Kadir Has Üniversitesi'nin yaptırdığı yıllık kamuoyu araştırması, çok ayrıntılı ve ilginç eğilimlere ışık tutuyor.
Bu araştırmayla Türkiye toplumunun son bir yılda kimlik meselesinden siyasi eğilimlere birçok konuya nasıl tepki verdiğini görüyoruz.
Benim dikkatimi çekense partilere karşı toplumun verdiği tepki.
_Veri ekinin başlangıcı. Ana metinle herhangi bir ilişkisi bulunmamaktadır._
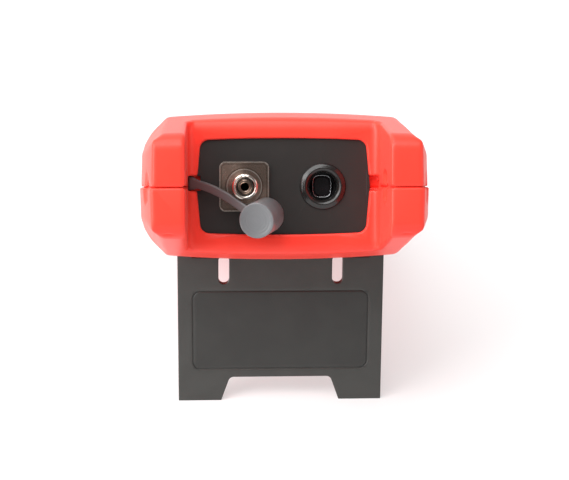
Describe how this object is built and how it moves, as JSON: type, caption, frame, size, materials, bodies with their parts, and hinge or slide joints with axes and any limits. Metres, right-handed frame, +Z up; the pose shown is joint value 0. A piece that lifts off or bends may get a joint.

Bir tarafta 10 yıldır iktidarda olan AK Parti, onun karşısında ise farklı eğilimleri temsil ettiklerini ileri süren CHP, MHP ve BDP var.
Meclis içindeki üç muhalefet partisinin de ana stratejisi AK Parti'nin son yıllarda "Türkiye'yi kötü yönettiği" tezi üzerine kurulu.
İşte kamuoyu araştırmaları bu tezin doğru olup olmadığını görmemizi sağlıyor. Şimdi gelin siyasi partilerin ve liderlerinin son bir yıllık performansına bakalım.
Başbakan Erdoğan ve AK Parti'nin başarı durumu şöyle: Başbakan Erdoğan'ı 2011'de başarılı bulanların oranı yüzde 45, 2012'de ise yüzde 42.5.
AK Parti'yi 2011'de başarılı bulanların oranı yüzde 36.5, 2012'de ise 38.9. AK Parti yükselişte.
Ana muhalefet partisi CHP'nin durumu ise şöyle: Kemal Kılıçdaroğlu'nu 2011'de başarılı bulanların oranı yüzde 25.4, 2012'de ise 17.
Parti olarak CHP de düşüşte. 2011'de CHP'yi başarılı bulanların oranı yüzde 23.4, 2012'de ise yüzde 17.4.
Devlet Bahçeli... 2011'de yüzde 12.7, 2012'de 10.9. MHP ise 2011'de yüzde 12.5, 2012'de yüzde 10.8.
Selahattin Demirtaş: 2011'de yüzde 8.7, 2012'de 6.9. BDP: 2011'de yüzde 7.8, 2012'de yüzde 7.6.
Üç muhalefet partisinin durumu gerçekten vahim. Özellikle CHP liderindeki düşüş çok çarpıcı: Yüzde 8.4. Benzer sonuçlar CHP'nin yaptırdığı anketlerde de var. Kılıçdaroğlu, ne ulusalcıları, ne yenilikçileri ne de kamuoyunu tatmin edemeyip kararsız kaldığı için sürekli kaybediyor.
Muhalefet partileri ve liderlerinin düşüşte olması bu partilere bir tek şey anlatıyor: 20. yüzyıldan kalma siyasetle 21. yüzyıl toplumu kazanılmaz. Ne yazık ki bunu gören yok.
Biri bile görse, kazanan toplum ve demokrasi olacak.